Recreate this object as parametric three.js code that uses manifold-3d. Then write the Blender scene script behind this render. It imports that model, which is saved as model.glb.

::::::::

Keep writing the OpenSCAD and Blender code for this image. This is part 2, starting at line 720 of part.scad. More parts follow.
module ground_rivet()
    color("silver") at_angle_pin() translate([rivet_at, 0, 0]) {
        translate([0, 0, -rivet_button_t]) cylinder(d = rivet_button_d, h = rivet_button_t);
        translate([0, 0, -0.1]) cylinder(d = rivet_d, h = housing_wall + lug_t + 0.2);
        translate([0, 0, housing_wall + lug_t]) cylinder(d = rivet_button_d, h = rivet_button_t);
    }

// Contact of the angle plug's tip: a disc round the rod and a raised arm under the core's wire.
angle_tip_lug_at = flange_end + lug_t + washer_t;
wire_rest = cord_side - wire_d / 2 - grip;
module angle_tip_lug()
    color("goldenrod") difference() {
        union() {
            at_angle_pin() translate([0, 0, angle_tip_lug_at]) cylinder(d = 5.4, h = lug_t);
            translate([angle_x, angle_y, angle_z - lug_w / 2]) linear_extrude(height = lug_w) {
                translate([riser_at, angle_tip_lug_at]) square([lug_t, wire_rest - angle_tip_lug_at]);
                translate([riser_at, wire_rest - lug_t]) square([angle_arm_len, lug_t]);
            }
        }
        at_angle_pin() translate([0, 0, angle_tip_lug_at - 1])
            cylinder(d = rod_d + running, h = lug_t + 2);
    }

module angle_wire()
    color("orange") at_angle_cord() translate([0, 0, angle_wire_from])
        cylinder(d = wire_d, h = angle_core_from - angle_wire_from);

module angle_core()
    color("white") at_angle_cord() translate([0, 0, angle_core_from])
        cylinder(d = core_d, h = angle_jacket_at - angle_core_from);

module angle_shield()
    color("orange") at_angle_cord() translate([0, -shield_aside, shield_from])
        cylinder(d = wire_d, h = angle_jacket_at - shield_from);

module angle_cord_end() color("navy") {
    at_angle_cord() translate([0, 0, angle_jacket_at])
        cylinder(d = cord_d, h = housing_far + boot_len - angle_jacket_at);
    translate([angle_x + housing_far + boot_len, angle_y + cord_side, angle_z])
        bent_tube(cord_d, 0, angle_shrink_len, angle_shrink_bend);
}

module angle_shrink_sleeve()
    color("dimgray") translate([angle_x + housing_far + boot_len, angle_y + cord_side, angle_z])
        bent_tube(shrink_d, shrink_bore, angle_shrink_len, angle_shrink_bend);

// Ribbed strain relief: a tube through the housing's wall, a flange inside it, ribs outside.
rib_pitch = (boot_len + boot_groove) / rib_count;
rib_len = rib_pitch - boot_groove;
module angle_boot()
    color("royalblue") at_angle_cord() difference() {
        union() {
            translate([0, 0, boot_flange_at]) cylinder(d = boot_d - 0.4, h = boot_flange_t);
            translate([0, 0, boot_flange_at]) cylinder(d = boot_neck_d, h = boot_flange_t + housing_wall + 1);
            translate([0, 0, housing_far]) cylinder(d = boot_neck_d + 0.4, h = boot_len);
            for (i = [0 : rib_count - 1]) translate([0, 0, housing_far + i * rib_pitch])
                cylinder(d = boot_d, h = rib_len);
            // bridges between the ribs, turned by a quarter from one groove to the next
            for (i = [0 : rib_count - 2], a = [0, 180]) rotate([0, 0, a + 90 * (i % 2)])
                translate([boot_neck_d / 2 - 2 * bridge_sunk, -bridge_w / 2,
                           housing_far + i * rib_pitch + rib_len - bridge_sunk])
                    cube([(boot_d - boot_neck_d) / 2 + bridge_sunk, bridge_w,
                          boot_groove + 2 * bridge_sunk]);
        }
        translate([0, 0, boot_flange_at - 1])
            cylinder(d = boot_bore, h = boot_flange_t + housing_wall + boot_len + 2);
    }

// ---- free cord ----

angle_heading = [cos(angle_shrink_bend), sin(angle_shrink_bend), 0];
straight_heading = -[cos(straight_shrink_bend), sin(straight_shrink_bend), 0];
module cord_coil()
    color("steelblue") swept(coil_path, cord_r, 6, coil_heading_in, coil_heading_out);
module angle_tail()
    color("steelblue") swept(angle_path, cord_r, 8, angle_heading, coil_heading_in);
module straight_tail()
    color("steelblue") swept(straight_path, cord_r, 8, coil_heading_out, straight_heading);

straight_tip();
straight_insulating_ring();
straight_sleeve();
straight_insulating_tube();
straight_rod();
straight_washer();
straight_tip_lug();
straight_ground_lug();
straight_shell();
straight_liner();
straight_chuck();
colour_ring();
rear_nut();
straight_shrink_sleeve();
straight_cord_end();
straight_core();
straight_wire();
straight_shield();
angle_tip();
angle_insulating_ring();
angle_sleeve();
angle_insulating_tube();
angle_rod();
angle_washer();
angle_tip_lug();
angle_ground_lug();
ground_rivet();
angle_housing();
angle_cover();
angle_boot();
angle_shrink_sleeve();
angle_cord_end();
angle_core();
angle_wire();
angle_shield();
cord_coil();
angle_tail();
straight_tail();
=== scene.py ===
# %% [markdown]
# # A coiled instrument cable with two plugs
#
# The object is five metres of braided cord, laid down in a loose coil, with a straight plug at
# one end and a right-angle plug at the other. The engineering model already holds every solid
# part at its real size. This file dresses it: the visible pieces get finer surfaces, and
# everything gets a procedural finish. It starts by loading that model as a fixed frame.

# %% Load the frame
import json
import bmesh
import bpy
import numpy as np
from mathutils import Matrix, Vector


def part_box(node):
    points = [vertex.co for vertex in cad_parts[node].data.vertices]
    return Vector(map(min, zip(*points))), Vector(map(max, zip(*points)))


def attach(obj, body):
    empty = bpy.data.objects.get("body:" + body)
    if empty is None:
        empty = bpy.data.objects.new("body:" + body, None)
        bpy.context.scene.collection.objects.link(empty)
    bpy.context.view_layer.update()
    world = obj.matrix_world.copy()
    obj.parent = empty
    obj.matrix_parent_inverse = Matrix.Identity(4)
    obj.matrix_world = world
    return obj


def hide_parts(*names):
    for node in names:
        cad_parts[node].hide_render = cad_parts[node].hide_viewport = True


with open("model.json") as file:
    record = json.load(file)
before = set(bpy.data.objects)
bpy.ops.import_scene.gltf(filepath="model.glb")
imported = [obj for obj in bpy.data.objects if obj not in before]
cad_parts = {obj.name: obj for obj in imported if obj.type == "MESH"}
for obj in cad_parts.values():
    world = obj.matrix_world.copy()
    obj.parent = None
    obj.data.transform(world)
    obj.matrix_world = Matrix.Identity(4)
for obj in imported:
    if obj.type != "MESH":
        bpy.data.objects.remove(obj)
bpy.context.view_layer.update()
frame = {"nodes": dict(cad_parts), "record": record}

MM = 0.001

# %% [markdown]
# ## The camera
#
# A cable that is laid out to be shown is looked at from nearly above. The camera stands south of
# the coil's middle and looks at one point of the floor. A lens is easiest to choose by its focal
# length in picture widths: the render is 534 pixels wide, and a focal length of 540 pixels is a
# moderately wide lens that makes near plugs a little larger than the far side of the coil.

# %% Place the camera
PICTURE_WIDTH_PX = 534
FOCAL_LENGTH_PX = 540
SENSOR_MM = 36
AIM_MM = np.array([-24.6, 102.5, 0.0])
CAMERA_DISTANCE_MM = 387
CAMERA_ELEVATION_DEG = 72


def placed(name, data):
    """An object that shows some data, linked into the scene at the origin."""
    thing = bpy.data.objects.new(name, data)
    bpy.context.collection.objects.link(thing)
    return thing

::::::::

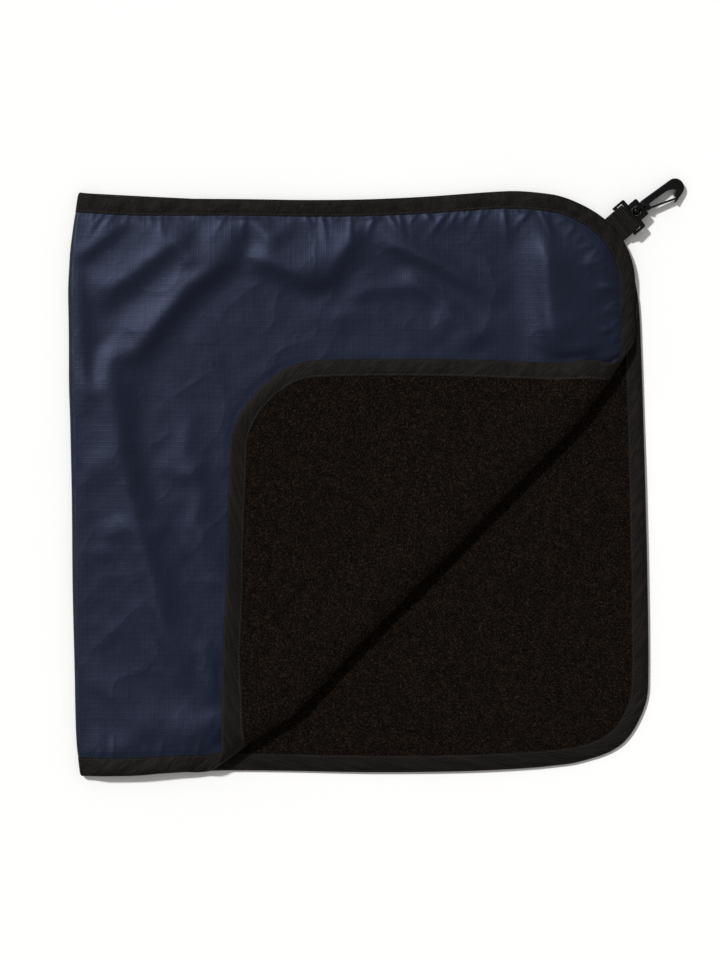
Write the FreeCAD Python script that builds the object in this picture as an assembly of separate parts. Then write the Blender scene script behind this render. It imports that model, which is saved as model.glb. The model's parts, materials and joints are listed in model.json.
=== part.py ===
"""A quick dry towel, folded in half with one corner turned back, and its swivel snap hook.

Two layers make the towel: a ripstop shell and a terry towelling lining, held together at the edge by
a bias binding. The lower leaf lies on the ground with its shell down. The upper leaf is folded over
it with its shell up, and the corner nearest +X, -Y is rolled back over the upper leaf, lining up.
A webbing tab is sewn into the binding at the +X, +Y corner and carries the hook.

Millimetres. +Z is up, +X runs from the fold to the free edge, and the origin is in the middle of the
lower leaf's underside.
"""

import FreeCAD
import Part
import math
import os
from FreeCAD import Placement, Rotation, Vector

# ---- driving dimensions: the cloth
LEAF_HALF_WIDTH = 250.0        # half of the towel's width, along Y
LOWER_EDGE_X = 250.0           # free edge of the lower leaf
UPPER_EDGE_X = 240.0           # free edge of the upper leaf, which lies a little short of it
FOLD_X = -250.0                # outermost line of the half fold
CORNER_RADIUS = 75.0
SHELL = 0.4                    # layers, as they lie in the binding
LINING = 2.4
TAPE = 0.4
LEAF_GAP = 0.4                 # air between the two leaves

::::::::

● Written exercise: Begin with the line containing "Write the FreeCAD", end with the line containing "from FreeCAD import", and repeat every line in that stretch exactly.

● The reply:
Write the FreeCAD Python script that builds the object in this picture as an assembly of separate parts. Then write the Blender scene script behind this render. It imports that model, which is saved as model.glb. The model's parts, materials and joints are listed in model.json.
=== part.py ===
"""A quick dry towel, folded in half with one corner turned back, and its swivel snap hook.

Two layers make the towel: a ripstop shell and a terry towelling lining, held together at the edge by
a bias binding. The lower leaf lies on the ground with its shell down. The upper leaf is folded over
it with its shell up, and the corner nearest +X, -Y is rolled back over the upper leaf, lining up.
A webbing tab is sewn into the binding at the +X, +Y corner and carries the hook.

Millimetres. +Z is up, +X runs from the fold to the free edge, and the origin is in the middle of the
lower leaf's underside.
"""

import FreeCAD
import Part
import math
import os
from FreeCAD import Placement, Rotation, Vector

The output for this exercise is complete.